OBJECTIVE.
Quote every line from the top of the listing down to and including the line that contains "const TURN = 2 * PI;".

• • • • • • •

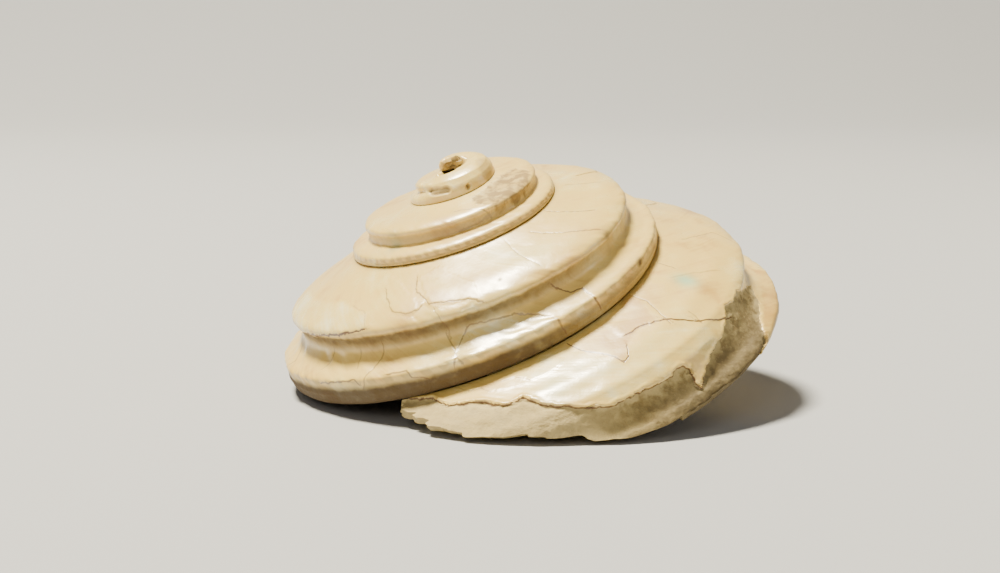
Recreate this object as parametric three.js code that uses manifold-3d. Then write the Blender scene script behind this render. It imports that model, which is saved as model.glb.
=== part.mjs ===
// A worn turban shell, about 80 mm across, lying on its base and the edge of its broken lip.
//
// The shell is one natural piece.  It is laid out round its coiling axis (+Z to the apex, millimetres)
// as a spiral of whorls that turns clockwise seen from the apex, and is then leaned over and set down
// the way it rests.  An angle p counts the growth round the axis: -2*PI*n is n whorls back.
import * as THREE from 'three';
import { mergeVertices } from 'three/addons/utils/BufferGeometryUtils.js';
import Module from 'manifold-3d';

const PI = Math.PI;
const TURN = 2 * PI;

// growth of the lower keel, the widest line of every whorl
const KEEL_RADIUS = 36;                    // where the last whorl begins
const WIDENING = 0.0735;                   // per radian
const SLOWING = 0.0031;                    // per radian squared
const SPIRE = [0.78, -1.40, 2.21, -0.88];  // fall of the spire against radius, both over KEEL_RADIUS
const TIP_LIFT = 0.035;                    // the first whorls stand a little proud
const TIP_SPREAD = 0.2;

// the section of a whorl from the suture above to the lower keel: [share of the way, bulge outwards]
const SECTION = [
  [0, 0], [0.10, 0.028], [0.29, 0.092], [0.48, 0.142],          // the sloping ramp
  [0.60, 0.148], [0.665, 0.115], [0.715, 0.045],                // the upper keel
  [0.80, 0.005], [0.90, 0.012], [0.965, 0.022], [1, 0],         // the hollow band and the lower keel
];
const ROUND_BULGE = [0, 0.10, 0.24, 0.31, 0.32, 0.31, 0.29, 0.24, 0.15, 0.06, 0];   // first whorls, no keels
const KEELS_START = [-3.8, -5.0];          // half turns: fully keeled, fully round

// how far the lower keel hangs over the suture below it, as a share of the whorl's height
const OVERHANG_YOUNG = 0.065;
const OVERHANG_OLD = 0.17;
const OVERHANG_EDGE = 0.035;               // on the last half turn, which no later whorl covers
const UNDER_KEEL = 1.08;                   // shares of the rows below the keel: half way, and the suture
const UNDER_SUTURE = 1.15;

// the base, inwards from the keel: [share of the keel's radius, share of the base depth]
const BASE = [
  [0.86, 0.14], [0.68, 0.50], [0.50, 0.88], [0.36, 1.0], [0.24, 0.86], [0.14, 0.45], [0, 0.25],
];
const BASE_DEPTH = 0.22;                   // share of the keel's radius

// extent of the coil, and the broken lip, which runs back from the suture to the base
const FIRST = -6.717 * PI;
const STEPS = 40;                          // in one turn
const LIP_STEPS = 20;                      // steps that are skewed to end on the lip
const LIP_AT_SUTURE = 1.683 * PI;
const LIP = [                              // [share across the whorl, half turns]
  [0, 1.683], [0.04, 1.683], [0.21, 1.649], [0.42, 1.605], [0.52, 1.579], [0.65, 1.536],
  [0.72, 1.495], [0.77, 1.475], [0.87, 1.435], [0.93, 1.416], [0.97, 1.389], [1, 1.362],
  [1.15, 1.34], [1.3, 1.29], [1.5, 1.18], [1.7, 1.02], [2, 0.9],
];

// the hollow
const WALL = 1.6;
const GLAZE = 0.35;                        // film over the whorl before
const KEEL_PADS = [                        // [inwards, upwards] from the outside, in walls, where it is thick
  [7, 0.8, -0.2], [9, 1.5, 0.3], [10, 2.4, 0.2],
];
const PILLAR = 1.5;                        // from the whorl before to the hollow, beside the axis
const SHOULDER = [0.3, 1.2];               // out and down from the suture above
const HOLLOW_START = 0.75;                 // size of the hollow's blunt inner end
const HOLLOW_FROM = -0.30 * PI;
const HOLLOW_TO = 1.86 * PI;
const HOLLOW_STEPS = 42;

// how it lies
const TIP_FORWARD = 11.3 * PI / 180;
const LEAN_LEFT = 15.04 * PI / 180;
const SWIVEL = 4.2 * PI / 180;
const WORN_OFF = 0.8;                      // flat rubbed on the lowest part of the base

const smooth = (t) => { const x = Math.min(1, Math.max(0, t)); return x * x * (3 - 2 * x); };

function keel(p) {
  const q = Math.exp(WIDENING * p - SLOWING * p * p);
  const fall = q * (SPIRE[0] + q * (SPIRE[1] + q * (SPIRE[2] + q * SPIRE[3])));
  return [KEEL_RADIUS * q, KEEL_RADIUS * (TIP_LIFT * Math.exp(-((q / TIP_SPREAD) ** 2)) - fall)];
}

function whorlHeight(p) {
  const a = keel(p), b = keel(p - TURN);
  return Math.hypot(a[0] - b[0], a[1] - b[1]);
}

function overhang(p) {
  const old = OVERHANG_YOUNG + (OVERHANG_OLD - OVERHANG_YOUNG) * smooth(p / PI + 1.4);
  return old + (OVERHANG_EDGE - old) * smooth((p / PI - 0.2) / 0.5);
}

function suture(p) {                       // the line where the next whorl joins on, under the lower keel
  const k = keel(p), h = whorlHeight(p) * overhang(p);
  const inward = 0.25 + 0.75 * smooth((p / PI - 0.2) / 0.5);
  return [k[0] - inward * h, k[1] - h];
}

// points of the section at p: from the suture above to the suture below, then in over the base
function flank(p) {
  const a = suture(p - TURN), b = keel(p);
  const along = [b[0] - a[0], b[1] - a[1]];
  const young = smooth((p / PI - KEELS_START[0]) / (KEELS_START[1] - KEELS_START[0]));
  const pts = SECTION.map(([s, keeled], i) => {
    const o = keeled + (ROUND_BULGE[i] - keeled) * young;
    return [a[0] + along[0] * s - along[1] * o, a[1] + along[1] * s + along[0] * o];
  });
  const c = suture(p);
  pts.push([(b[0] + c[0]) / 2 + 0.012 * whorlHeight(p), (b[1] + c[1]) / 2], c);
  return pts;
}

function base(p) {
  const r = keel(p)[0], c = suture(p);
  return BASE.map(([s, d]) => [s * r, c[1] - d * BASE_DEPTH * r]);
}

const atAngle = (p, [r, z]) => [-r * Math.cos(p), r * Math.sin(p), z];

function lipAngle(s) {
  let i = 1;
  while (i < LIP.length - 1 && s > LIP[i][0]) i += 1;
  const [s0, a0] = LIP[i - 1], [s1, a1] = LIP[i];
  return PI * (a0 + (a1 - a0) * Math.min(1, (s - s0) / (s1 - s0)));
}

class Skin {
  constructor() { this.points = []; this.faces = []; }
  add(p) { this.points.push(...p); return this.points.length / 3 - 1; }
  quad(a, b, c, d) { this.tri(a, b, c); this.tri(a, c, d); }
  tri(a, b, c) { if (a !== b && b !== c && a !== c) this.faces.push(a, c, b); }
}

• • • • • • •

EXPECTED ANSWER.
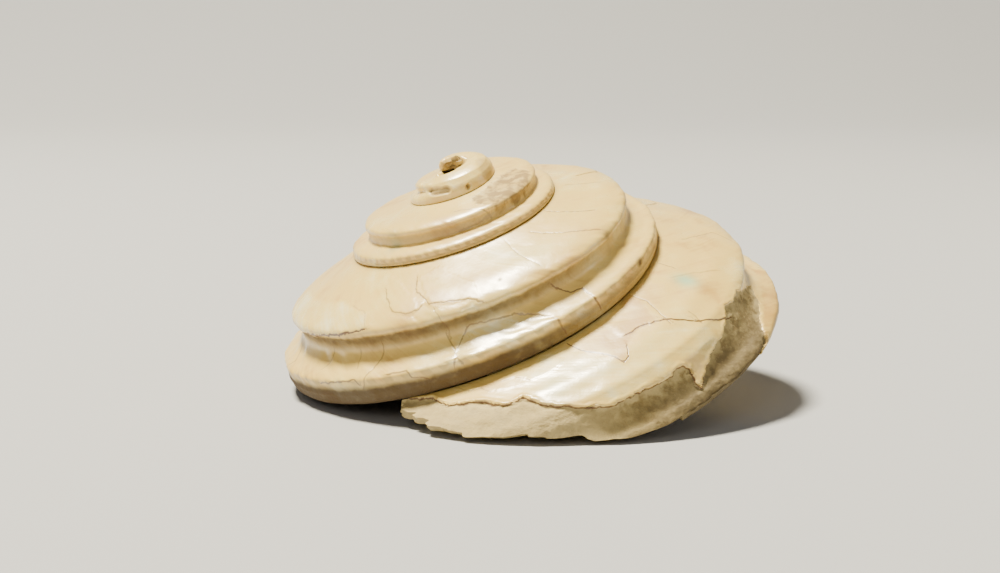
Recreate this object as parametric three.js code that uses manifold-3d. Then write the Blender scene script behind this render. It imports that model, which is saved as model.glb.
=== part.mjs ===
// A worn turban shell, about 80 mm across, lying on its base and the edge of its broken lip.
//
// The shell is one natural piece.  It is laid out round its coiling axis (+Z to the apex, millimetres)
// as a spiral of whorls that turns clockwise seen from the apex, and is then leaned over and set down
// the way it rests.  An angle p counts the growth round the axis: -2*PI*n is n whorls back.
import * as THREE from 'three';
import { mergeVertices } from 'three/addons/utils/BufferGeometryUtils.js';
import Module from 'manifold-3d';

const PI = Math.PI;
const TURN = 2 * PI;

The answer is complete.